Tuesday, February 06, 2007

Sinistaar 512K Joy

Every bit you add to your CoCo, every upgrade you slip in, and every countless hour you spend punching away on the cramped keyboard adds up. The payoff is always worth the effort with this little guy. :) I haven't been posting much because I'm STILL playing with my CoCo! The move to 512K is part of it, of course. The games are wicked.

I've got tons of stuff ready to post, but one at a time here. First off is Sinistaar. Pretty good game, with excellent "16-bit" like graphics. These two screens are just samples. I couldn't get a shot of the game in action. I was playing it too much and letting those little miner-dudes get through to the evil head guy is just not permissible. The game itself is pretty shocking the first time you fire it up and see it play. You won't believe it's a CoCo. And then you will. :) This is the sort of stuff the CoCo can REALLY do. This isn't the best thing you can do with a 512K CoCo, but it certainly shows it off nicely.

The Faults

The bad stuff isn't too bad. The game stutters a bit when there's several objects on screen, all swirling and running about at the same time. Including the big Sinistaar guy. After a few times through, you anticipate it and actually use it to your advantage. But it shouldn't do that. And it loads from three floppies. So when you're ready to play, bring a lunch.

The Good Stuff

The game play is a lot like what I remember the original arcade being like. But I never got into the arcade game that much. The sound effects are serviceable in game for shooting and such, then get freaky when the giant head-thing starts talking. Which quickly degenerates into a Rocky Horror audience participation event. "I LIVE!" (for Spam!) "I HUNGER" (for your mom) "RUN COWARD RUN!" (Who's Howard?) It's nice and creepy.

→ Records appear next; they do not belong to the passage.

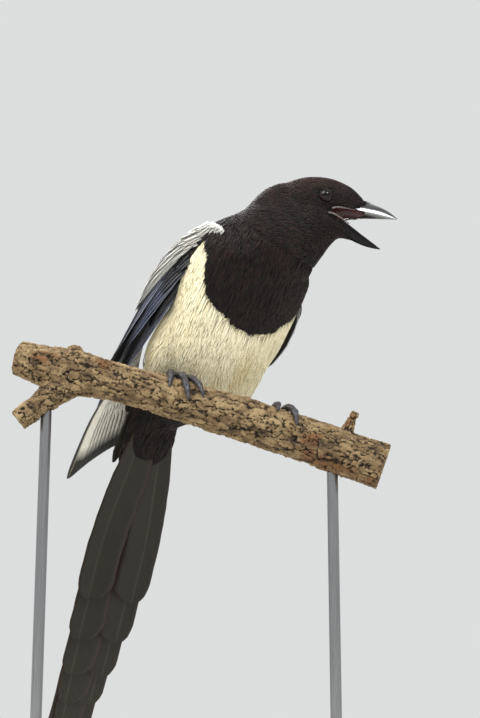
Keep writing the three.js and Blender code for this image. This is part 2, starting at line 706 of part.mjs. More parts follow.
function shank({ ankle, foot, set }, grow = 0) {
  const ball = onBranch(foot, set, TARSUS + GAP + 0.9);
  const top = v3(...ankle);
  const stations = [0, 0.5, 1].map((t) => ({
    at: top.clone().lerp(ball, t).toArray(),
    radius: TARSUS * (t === 0 ? 1.15 : t === 1 ? 1.1 : 0.92),
  }));
  return tube(stations, { rings: 5, sides: 10, grow });
}

function foot(leg) {
  const pad = new THREE.SphereGeometry(3.4, 8, 6);
  pad.translate(...onBranch(leg.foot, leg.set, 3.7 + GAP).toArray());
  return join([solidOf(pad), ...TOES.map((spec) => toe(leg, spec))]);
}

/** The feathered drumstick, from inside the body down to the ankle. */
function thigh({ knee, ankle }) {
  const top = v3(...knee).applyMatrix4(body.matrixWorld);
  const end = v3(...ankle);
  const stations = [
    { share: -0.2, wide: 8, high: 8, low: 8 },
    { share: 0, wide: 14, high: 14, low: 14 },
    { share: 0.45, wide: 11, high: 11, low: 11 },
    { share: 0.85, wide: 5.5, high: 5.5, low: 5.5 },
    { share: 1.06, wide: 3.2, high: 3.2, low: 3.2 },
  ].map(({ share, ...sizes }) => ({ at: top.clone().lerp(end, share), ...sizes }));
  return flesh(stations, { rings: 7, sides: 14, up: v3(1, 0, 0) });
}

// Putting the bird together

/** Everything ahead of a leaning plane in a frame, or with `behind` everything behind it. */
function beyond(piece, group, { x, lean }, offset, behind = false) {
  const normal = v3(1, 0, lean).normalize();
  const worldNormal = normal.clone().transformDirection(group.matrixWorld);
  const distance = v3(x, 0, 0).applyMatrix4(group.matrixWorld).dot(worldNormal) + offset;
  const n = worldNormal.multiplyScalar(behind ? -1 : 1);
  return piece.trimByPlane(n.toArray(), behind ? -distance : distance);
}

const sockets = join([eyeball(1, EYE.radius + GAP), eyeball(-1, EYE.radius + GAP)]);
const bird = join([trunk(), neck(), skull(), jaw(), lid(1), lid(-1)])
  .subtract(mouth())
  .add(join(bristles()))
  .subtract(join([upperBill(GAP), lowerBill(GAP)]))
  .subtract(join([sockets, shank(LEGS.right, GAP), shank(LEGS.left, GAP)]));
const cleared = join([trunk(GAP), neck(GAP)]);
const rump = { x: -70, lean: -0.1 };

const behindNeck = beyond(bird, body, NECK_CUT, -GAP / 2, true);
node("torso", beyond(behindNeck, body, rump, GAP / 2), WHITE_FEATHER, body);
const front = beyond(bird, body, NECK_CUT, GAP / 2);
node("neck", beyond(front, head, HEAD_CUT, -GAP / 2, true), BLACK_FEATHER, body);
node("head", beyond(front, head, HEAD_CUT, GAP / 2), BLACK_FEATHER, head);
node("bill_upper", upperBill(), BILL, head);
node("bill_lower", lowerBill(), BILL, head);
node("tongue", tongue().subtract(lowerBill(GAP)), MOUTH, head);
node("eye_right", eyeball(-1, EYE.radius), EYEBALL, head);
node("eye_left", eyeball(1, EYE.radius), EYEBALL, head);

const wings = { right: wing(RIGHT_WING), left: wing(LEFT_WING) };
const tailWhole = beyond(wholeTail().add(trunk()), body, rump, -GAP / 2, true);
node("tail", tailWhole, TAIL_FEATHER, tail);
node("wing_right", wings.right.subtract(cleared), BLUE_FEATHER, body);
node("wing_left", wings.left.subtract(cleared), BLUE_FEATHER, body);
node("scapulars_right", scapulars(RIGHT_WING).subtract(cleared), WHITE_FEATHER, body);
node("scapulars_left", scapulars(LEFT_WING).subtract(cleared), WHITE_FEATHER, body);

for (const [name, leg] of Object.entries(LEGS)) {
  node("thigh_" + name, thigh(leg).subtract(cleared).subtract(shank(leg, GAP)), BLACK_FEATHER);
  node("tarsus_" + name, shank(leg), SCALES);
  node("foot_" + name, foot(leg).subtract(shank(leg, GAP)), SCALES);
}

node("perch", perch(), WOOD);

function base() {
  const { length, width, height, corner } = BASE;
  const [x, y, bevel] = [length / 2, width / 2, 1.2];
  const outline = new THREE.Shape();
  outline.moveTo(-x + corner, -y);
  outline.lineTo(x - corner, -y);
  outline.absarc(x - corner, -y + corner, corner, -Math.PI / 2, 0);
  outline.absarc(x - corner, y - corner, corner, 0, Math.PI / 2);
  outline.absarc(-x + corner, y - corner, corner, Math.PI / 2, Math.PI);
  outline.absarc(-x + corner, -y + corner, corner, Math.PI, 1.5 * Math.PI);
  const edge = { bevelThickness: bevel, bevelSize: bevel, bevelOffset: -bevel, bevelSegments: 1 };
  const plate = new THREE.ExtrudeGeometry(outline, { depth: height - bevel, curveSegments: 5, ...edge });
  const flat = solidOf(plate).trimByPlane([0, 0, 1], 0);
  return Object.values(RODS).reduce((wood, spec) => wood.subtract(rod(spec, GAP)), flat);
}
node("stand_base", base(), STAND);
for (const [name, spec] of Object.entries(RODS)) node("stand_rod_" + name, rod(spec), STEEL);

export default magpie;
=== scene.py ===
"""Looks of a life-size Eurasian magpie model: plumage, bill, eyes, feet, cut branch and stand.

Sizes in the code are millimetres unless a name says otherwise, and meshes are written in metres.
The bird has three frames of its own: body, head and tail. In each, x points towards the bill, y to
the bird's left and z to its back or crown.
"""

import math

import bpy
import numpy as np
from bpy.props import FloatProperty, FloatVectorProperty, IntProperty, PointerProperty
from bpy.types import Operator, Panel, PropertyGroup
from mathutils import Matrix, Vector
from mathutils.bvhtree import BVHTree


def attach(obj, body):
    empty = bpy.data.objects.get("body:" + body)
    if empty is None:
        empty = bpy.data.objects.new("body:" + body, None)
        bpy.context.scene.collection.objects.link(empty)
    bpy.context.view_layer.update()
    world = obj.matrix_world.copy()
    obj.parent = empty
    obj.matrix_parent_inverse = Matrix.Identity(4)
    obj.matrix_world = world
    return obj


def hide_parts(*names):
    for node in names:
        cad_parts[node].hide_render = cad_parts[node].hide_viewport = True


bl_info = {
    "name": "Magpie model",
    "version": (1, 0, 0),
    "blender": (4, 5, 0),
    "location": "3D View > Sidebar > Magpie",
    "description": "Plumage, bill, feet, branch and stand of a life-size magpie model",
    "category": "Add Mesh",
}

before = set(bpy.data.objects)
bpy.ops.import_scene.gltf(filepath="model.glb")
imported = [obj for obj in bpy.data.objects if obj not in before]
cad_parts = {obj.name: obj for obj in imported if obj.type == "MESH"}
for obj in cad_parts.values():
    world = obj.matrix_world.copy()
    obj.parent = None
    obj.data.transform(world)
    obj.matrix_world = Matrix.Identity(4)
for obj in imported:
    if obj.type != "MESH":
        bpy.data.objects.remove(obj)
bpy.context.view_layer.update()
MM = 0.001
WING_REACH = 190  # millimetres from the wrist to the wing's tip, where u runs from 0 to 1
CAMERA_AT = (0.026, -0.92, 0.015)  # metres
CAMERA_TILT = 14.5  # degrees above the level
FOCAL_PIXELS, PICTURE_PIXELS = 1484, 718  # focal length and height of the picture
SENSOR = 36  # millimetres
FLOOR_SIDE, FLOOR_DROP = 80, 0.0005  # metres


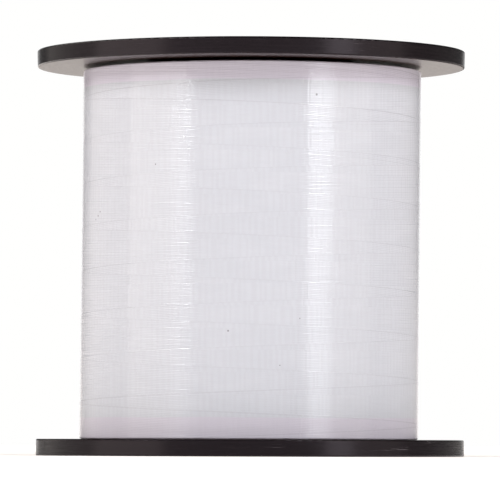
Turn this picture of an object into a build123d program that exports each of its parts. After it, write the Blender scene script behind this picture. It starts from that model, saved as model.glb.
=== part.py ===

The graphics are great. The asteroids alone are worth the load time. The game play is challenging, but more freedom of movement would be nice. The ship only moves and fires at set angles. Of course, that's part of the design, otherwise you'd end up with an asteroids shooter and it wouldn't be quite as challenging.

Overall, Sinistaar isn't a reason to upgrade to 512K in itself, but it sure is a nice bonus.